** Start of Given data **

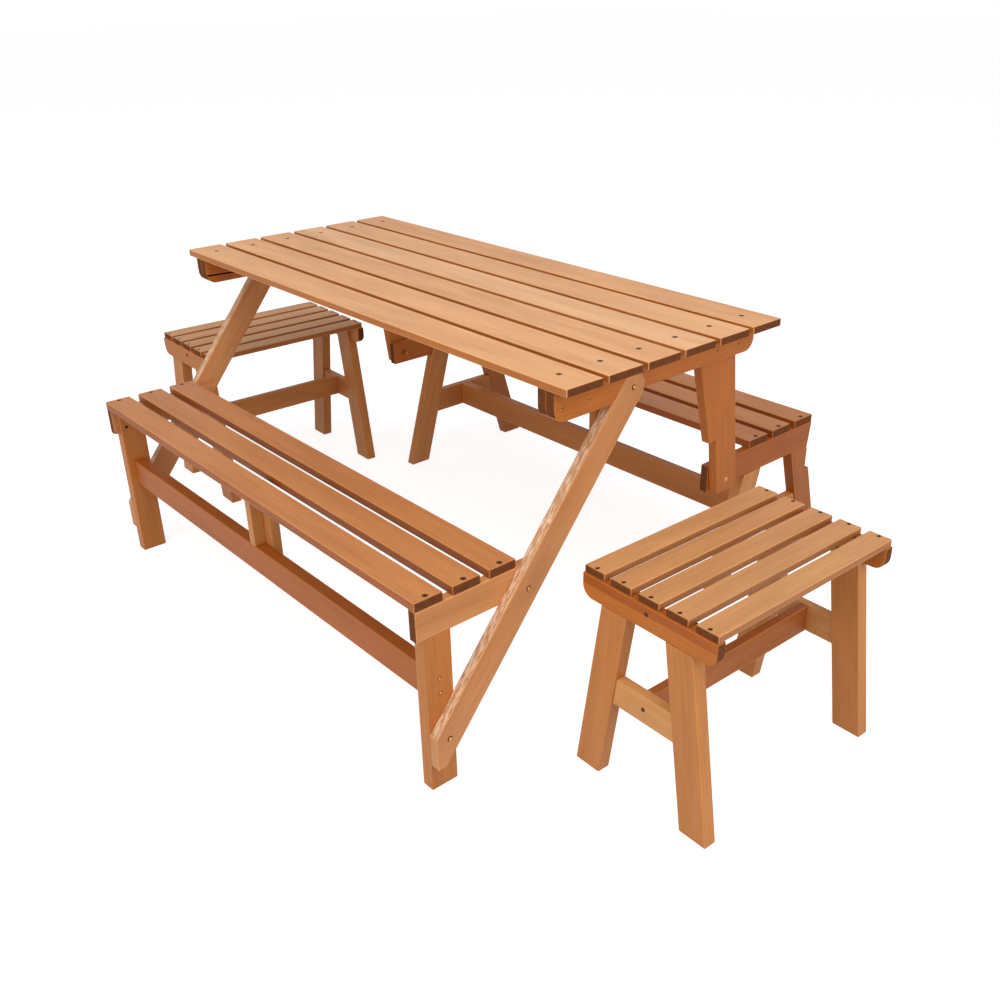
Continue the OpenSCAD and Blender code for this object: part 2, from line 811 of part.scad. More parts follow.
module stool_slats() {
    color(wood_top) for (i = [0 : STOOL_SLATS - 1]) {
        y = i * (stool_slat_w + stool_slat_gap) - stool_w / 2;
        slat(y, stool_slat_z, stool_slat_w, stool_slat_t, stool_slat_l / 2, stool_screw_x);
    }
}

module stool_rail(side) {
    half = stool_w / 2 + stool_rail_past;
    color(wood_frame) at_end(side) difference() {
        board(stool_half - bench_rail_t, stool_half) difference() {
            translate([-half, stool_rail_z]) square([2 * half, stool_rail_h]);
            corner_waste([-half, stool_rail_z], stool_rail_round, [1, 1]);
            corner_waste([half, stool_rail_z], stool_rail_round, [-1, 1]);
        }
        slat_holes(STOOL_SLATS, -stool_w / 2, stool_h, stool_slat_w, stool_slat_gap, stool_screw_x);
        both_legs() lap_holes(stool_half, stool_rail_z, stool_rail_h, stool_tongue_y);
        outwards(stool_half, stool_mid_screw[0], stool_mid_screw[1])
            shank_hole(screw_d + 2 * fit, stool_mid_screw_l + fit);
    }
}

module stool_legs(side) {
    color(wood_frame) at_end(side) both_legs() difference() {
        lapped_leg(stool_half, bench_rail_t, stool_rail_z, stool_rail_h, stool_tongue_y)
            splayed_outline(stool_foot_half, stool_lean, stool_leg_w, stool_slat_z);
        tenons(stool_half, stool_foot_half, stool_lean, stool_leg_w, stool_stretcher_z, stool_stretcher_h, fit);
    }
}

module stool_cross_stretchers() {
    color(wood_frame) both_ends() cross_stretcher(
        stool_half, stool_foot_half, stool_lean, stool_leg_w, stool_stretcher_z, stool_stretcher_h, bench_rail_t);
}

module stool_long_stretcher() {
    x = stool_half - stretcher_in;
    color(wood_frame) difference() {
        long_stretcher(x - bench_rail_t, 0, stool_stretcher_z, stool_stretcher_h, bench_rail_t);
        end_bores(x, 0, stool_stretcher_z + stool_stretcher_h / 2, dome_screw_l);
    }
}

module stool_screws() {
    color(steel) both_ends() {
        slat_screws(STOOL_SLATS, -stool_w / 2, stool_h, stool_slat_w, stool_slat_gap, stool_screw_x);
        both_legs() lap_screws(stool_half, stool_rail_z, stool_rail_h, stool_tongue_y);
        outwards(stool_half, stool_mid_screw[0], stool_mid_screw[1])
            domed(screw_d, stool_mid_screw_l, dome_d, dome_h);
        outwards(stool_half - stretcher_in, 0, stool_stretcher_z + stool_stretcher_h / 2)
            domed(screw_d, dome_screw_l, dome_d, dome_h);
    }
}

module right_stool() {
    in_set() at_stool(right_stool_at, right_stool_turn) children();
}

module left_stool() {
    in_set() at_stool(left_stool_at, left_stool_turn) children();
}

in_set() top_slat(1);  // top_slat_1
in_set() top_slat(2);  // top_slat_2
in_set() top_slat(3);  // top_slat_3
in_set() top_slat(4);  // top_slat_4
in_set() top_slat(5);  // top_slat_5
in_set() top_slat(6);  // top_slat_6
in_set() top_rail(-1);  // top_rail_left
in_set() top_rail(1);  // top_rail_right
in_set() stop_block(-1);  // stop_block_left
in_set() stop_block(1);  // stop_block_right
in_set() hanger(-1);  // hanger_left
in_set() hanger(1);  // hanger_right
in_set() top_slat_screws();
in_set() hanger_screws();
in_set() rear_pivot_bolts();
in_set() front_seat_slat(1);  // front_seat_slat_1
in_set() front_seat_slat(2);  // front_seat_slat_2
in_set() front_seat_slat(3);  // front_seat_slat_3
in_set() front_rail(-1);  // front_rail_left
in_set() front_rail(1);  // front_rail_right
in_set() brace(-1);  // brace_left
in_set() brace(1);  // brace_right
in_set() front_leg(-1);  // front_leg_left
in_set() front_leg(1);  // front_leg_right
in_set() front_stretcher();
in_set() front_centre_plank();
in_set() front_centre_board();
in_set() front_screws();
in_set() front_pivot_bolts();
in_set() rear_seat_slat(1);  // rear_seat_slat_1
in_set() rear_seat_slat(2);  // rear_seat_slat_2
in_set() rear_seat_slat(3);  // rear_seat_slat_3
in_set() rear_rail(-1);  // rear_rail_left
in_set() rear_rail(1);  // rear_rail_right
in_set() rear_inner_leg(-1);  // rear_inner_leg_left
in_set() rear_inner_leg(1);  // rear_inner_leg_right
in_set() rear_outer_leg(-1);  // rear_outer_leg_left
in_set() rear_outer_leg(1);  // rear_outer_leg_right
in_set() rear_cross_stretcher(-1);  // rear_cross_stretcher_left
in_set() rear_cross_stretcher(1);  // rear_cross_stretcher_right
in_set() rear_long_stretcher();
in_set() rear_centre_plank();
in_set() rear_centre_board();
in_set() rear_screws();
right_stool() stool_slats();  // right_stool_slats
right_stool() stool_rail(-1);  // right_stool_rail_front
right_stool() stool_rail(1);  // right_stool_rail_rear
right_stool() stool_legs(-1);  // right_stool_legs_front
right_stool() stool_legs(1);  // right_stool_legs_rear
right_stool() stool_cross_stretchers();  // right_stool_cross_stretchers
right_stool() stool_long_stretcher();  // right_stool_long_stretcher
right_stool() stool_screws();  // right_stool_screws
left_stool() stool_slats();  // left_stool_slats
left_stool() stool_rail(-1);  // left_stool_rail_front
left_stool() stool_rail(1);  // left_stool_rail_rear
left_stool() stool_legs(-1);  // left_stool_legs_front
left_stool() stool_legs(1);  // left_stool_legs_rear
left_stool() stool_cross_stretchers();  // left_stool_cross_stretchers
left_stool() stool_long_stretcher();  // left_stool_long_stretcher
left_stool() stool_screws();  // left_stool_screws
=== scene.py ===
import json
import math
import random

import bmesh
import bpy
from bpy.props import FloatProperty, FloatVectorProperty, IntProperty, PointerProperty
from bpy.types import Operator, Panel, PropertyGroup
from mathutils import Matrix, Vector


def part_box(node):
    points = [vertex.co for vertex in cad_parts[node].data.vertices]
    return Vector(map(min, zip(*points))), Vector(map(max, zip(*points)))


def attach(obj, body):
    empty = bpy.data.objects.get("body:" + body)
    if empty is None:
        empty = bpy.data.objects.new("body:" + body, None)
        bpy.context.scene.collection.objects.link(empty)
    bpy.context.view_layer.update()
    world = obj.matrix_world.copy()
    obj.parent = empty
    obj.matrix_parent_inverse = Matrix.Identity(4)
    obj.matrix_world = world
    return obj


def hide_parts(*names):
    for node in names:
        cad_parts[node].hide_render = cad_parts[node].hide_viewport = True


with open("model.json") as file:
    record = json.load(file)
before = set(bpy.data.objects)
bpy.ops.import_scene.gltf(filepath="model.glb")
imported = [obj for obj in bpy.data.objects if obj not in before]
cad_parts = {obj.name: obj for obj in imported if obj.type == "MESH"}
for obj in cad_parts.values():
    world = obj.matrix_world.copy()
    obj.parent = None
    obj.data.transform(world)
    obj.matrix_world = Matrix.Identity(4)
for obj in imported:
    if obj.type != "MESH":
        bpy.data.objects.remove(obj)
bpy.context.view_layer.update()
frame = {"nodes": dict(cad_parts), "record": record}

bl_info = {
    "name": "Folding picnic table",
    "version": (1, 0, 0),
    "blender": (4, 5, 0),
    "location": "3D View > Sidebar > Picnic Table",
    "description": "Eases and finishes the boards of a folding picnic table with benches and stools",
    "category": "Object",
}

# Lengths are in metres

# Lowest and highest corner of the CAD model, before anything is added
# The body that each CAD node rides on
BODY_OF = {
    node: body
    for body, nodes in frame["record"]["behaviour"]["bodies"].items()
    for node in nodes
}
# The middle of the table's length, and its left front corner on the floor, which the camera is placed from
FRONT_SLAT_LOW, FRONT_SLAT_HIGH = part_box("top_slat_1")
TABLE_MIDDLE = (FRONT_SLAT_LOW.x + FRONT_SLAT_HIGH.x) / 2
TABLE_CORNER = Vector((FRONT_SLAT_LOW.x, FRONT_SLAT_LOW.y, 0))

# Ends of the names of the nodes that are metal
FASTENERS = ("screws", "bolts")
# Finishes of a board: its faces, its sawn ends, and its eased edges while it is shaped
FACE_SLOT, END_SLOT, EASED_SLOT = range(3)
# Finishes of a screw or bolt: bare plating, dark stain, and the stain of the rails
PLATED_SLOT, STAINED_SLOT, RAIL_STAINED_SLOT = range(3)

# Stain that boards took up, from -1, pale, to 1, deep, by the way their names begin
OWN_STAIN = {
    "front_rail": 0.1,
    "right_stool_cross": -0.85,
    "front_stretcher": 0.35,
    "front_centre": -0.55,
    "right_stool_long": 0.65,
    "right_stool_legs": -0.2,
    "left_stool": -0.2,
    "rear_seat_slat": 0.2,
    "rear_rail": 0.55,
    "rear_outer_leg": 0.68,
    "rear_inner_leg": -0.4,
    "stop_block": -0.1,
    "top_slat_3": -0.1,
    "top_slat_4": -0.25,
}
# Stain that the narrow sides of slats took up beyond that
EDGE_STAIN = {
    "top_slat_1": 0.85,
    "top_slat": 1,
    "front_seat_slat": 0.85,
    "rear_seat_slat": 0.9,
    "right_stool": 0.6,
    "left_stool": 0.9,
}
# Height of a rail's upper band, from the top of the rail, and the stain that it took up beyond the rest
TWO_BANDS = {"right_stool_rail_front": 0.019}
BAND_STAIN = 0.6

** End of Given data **
** Start of Given data **

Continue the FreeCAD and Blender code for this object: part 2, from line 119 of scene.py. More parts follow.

** End of Given data **
** Start of Given data **

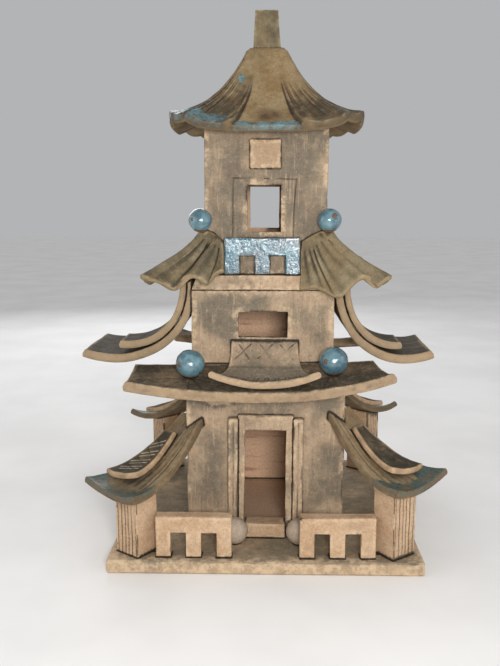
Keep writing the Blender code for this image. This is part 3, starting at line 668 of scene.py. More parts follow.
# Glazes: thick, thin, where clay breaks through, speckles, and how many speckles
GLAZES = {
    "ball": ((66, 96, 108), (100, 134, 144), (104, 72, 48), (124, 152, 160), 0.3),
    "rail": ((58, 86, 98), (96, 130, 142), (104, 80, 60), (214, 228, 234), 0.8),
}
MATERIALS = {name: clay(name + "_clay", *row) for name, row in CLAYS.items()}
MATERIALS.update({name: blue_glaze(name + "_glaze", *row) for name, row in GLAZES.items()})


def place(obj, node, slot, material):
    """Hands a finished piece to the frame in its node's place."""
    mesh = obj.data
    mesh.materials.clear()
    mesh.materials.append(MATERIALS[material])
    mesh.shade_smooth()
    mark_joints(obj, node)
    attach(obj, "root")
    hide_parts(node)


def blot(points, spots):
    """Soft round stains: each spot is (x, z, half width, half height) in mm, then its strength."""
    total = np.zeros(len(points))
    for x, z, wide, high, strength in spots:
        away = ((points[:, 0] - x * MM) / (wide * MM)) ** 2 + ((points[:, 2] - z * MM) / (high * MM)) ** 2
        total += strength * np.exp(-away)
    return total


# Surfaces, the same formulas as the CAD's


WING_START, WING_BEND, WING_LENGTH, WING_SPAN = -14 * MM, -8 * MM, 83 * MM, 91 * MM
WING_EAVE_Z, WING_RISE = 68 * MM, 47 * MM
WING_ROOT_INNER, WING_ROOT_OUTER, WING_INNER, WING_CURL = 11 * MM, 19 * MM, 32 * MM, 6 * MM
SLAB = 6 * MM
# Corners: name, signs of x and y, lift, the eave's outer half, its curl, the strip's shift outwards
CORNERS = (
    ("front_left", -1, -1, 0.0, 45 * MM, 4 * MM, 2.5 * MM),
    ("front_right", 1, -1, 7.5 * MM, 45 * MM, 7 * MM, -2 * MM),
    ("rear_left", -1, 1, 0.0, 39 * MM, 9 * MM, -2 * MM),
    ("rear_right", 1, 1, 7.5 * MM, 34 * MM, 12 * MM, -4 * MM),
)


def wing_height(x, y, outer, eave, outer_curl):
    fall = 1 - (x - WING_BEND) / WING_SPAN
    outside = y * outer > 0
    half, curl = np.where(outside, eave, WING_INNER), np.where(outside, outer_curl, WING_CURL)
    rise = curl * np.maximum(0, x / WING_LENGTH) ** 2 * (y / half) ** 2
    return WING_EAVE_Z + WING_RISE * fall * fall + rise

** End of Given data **

• **Stated problem**
From the listing above, output exactly the run of lines that starts with the line containing "bpy.context.scene.collection.objects.link(empty)" and ends with the line containing "before = set(bpy.data.objects)".

• **Exercise answer**
        bpy.context.scene.collection.objects.link(empty)
    bpy.context.view_layer.update()
    world = obj.matrix_world.copy()
    obj.parent = empty
    obj.matrix_parent_inverse = Matrix.Identity(4)
    obj.matrix_world = world
    return obj


def hide_parts(*names):
    for node in names:
        cad_parts[node].hide_render = cad_parts[node].hide_viewport = True


with open("model.json") as file:
    record = json.load(file)
before = set(bpy.data.objects)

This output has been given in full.